**Exercise instructions:**
Lift every line from the entries that includes the word "does".
##############################
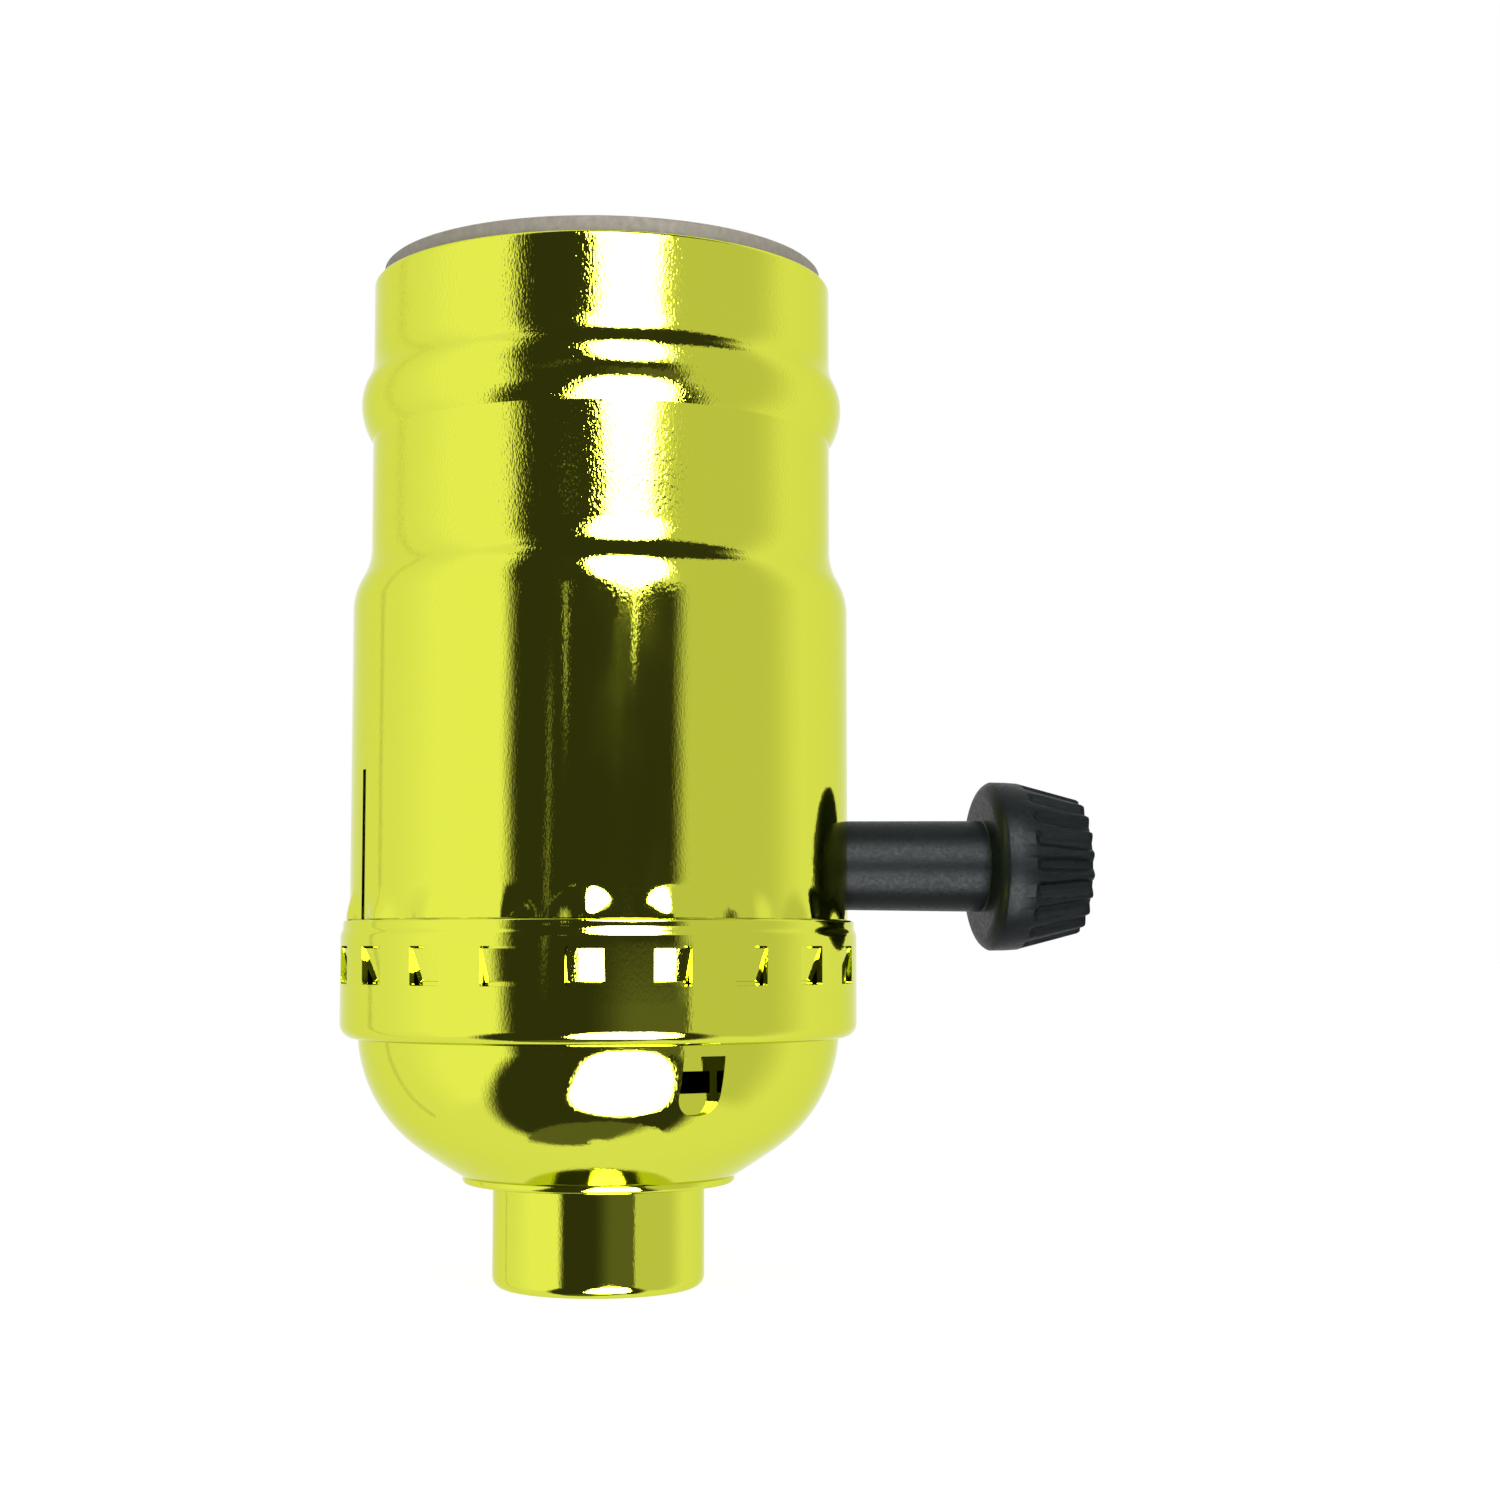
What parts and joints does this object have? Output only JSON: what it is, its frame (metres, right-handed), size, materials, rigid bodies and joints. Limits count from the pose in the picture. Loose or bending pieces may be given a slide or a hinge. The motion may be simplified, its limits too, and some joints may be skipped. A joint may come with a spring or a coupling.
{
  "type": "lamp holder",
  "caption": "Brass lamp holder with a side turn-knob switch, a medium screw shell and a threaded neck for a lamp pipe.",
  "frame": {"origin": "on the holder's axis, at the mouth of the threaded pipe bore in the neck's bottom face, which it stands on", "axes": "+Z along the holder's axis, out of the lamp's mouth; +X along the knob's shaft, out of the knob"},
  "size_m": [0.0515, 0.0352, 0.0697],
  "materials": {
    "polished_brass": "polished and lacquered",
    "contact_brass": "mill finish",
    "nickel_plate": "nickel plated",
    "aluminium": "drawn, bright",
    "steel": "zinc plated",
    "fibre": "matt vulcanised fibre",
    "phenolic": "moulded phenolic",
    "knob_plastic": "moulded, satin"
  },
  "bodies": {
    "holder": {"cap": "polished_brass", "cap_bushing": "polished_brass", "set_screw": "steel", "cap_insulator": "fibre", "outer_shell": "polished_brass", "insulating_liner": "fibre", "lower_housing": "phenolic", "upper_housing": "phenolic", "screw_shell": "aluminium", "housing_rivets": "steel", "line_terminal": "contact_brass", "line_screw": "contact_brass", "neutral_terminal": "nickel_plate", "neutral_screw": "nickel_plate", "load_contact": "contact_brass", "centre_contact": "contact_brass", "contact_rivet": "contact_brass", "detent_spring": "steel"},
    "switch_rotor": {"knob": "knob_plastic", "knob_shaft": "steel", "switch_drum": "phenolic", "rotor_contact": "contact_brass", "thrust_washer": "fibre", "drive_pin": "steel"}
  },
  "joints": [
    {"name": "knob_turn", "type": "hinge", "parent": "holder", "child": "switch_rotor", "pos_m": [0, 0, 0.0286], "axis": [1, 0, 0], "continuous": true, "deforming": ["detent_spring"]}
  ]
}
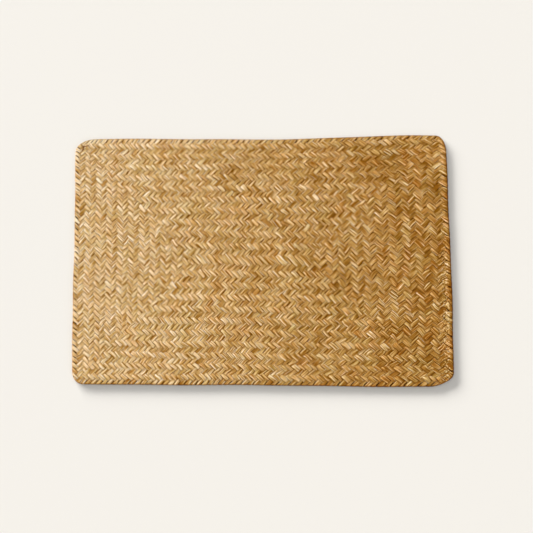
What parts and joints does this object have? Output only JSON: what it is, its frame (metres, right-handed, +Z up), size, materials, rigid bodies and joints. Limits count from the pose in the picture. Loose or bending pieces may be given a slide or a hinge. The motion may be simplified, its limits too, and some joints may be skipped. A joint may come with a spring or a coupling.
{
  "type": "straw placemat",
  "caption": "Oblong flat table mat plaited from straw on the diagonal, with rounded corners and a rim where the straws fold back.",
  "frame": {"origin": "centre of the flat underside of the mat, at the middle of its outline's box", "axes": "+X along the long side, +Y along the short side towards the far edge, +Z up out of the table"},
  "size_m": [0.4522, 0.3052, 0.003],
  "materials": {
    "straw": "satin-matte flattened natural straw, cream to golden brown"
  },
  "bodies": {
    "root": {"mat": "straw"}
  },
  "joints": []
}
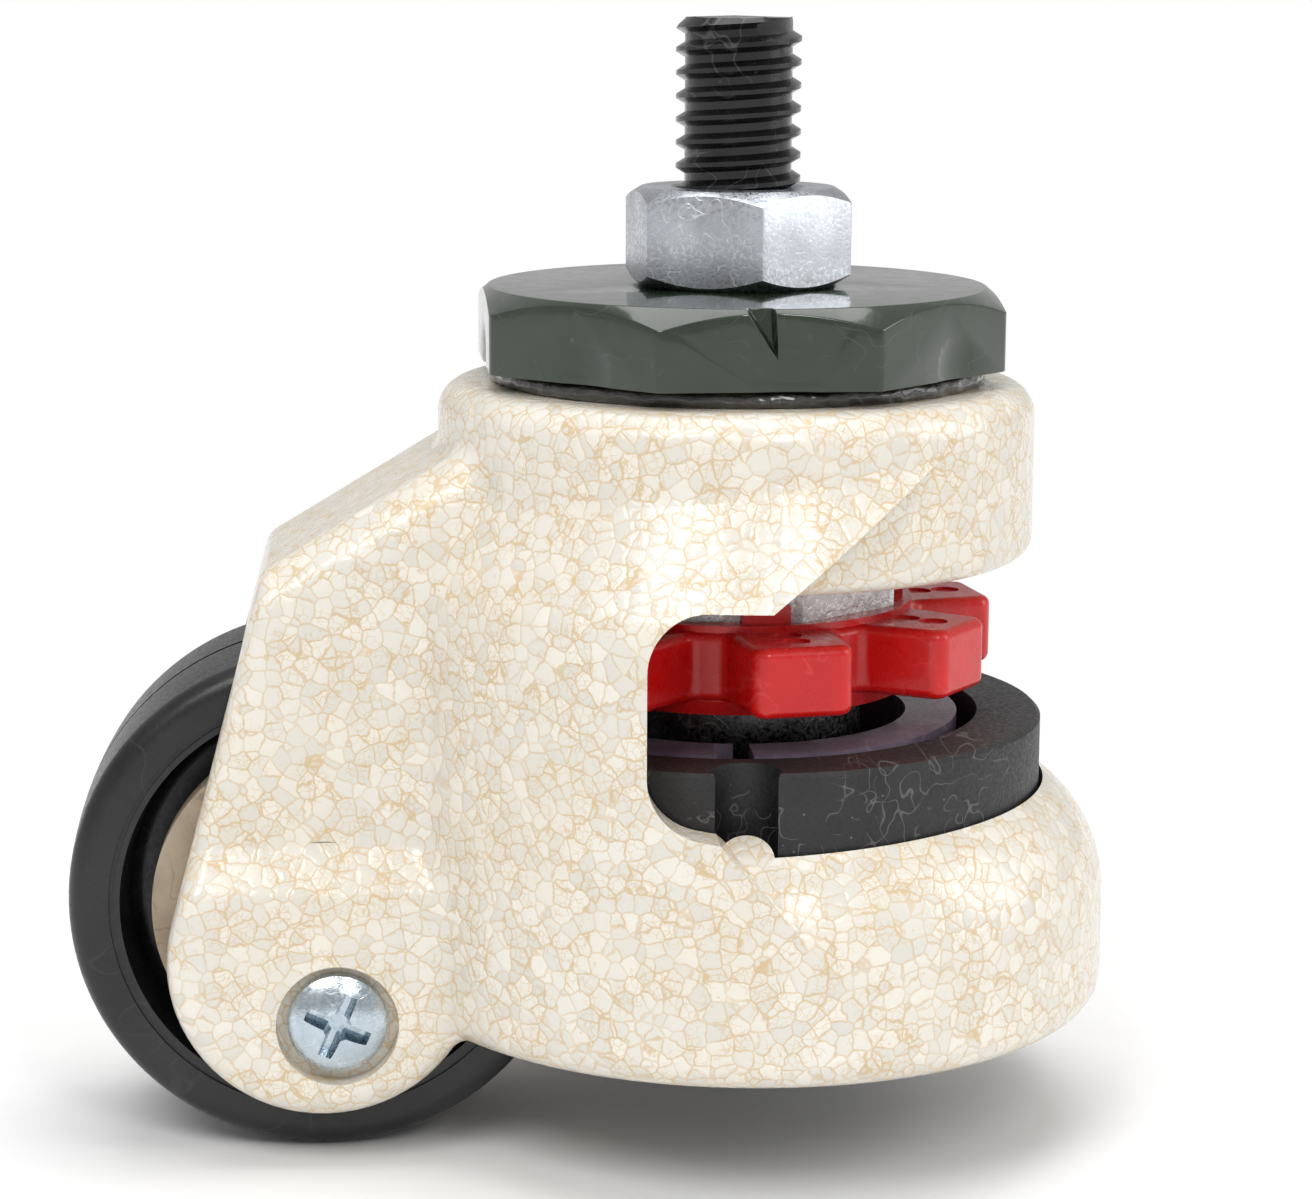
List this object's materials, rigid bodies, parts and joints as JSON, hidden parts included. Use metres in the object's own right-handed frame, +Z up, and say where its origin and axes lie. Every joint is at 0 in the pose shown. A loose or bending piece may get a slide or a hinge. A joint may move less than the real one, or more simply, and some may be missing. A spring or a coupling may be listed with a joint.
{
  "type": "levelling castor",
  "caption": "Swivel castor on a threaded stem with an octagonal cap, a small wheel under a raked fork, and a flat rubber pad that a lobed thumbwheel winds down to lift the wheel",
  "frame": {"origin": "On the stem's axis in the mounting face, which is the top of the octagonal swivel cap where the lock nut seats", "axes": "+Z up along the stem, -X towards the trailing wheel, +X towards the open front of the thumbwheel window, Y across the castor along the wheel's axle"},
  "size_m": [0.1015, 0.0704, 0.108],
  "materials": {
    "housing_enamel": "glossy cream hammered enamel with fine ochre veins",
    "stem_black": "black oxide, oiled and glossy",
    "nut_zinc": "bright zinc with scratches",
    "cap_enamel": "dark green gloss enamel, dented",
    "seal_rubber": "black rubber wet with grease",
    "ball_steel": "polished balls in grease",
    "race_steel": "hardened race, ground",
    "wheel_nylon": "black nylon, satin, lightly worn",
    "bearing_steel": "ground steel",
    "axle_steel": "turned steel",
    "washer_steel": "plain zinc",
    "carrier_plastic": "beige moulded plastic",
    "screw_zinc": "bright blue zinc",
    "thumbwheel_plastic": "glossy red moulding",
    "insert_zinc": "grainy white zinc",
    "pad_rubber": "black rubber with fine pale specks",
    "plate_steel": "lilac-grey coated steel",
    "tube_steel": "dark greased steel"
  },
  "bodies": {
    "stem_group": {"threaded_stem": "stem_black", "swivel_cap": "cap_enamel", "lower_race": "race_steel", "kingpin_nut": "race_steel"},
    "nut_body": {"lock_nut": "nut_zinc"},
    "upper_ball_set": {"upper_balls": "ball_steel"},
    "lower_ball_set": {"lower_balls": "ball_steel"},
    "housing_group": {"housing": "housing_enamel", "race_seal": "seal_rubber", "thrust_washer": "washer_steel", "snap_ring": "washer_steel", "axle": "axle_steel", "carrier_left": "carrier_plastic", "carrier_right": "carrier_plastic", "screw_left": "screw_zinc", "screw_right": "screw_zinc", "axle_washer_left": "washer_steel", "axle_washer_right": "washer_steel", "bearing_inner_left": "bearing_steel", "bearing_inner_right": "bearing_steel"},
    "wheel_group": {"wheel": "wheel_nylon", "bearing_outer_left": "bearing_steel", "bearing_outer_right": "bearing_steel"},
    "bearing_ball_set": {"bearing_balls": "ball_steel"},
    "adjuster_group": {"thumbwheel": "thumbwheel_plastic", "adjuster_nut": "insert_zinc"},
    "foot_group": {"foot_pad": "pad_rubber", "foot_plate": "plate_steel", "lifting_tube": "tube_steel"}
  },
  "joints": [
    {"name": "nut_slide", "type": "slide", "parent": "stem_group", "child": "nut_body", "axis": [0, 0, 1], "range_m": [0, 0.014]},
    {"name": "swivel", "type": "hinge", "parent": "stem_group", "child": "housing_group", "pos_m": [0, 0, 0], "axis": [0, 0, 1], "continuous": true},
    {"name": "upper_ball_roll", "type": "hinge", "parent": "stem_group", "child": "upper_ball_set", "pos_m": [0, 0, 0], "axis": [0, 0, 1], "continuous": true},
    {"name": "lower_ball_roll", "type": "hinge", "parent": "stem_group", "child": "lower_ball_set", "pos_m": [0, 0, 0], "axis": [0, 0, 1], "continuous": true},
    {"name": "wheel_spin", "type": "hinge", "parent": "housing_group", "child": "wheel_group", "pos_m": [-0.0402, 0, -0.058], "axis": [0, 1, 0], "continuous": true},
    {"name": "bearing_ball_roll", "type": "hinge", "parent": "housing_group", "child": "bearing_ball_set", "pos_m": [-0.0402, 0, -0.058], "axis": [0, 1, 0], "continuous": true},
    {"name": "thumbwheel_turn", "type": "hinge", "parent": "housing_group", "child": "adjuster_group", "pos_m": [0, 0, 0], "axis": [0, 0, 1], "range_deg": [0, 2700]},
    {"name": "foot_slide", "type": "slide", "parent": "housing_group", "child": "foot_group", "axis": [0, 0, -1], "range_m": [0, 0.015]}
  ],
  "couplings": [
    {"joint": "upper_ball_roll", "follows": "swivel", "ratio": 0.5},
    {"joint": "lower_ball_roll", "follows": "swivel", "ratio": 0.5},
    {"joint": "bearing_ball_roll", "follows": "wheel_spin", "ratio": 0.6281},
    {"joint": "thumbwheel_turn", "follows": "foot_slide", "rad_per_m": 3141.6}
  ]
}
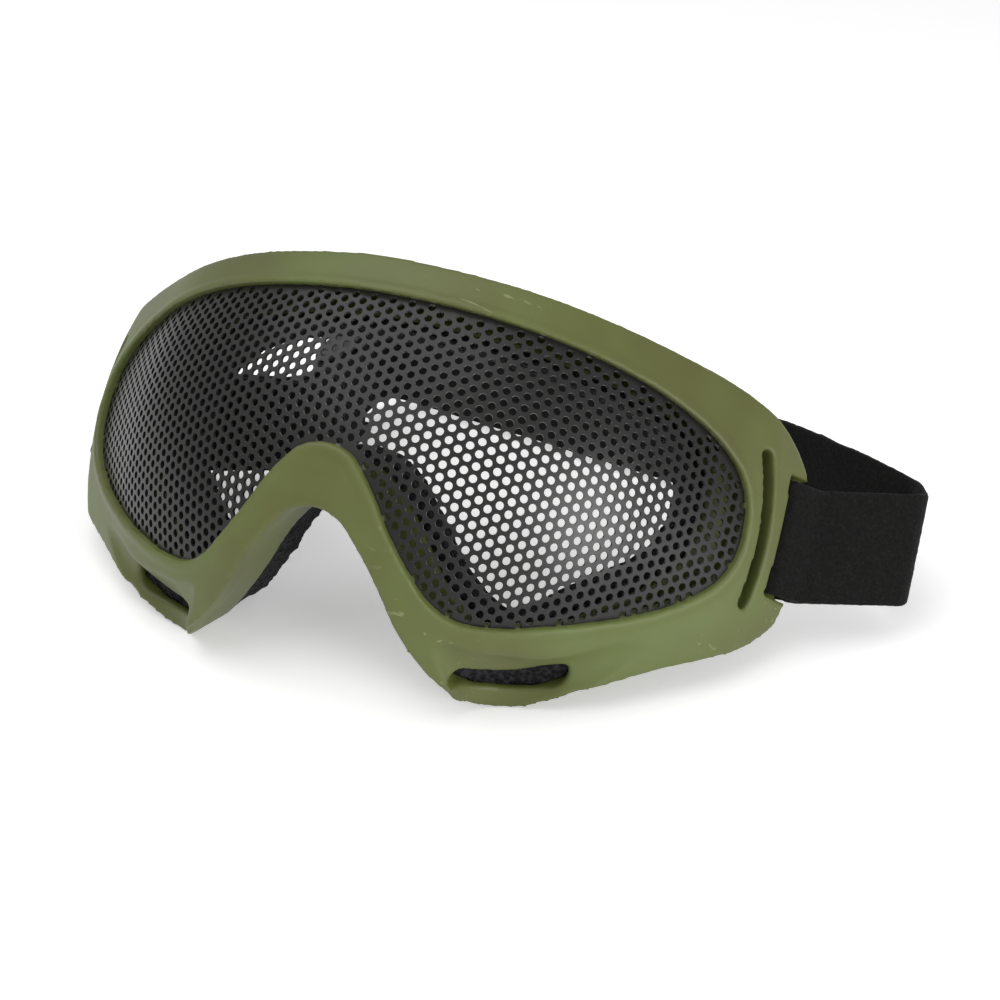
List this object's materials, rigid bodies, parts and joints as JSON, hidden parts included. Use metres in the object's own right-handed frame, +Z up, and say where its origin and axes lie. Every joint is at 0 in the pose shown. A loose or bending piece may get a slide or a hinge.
##############################
**Exercise solution:**
What parts and joints does this object have? Output only JSON: what it is, its frame (metres, right-handed), size, materials, rigid bodies and joints. Limits count from the pose in the picture. Loose or bending pieces may be given a slide or a hinge. The motion may be simplified, its limits too, and some joints may be skipped. A joint may come with a spring or a coupling.
What parts and joints does this object have? Output only JSON: what it is, its frame (metres, right-handed, +Z up), size, materials, rigid bodies and joints. Limits count from the pose in the picture. Loose or bending pieces may be given a slide or a hinge. The motion may be simplified, its limits too, and some joints may be skipped. A joint may come with a spring or a coupling.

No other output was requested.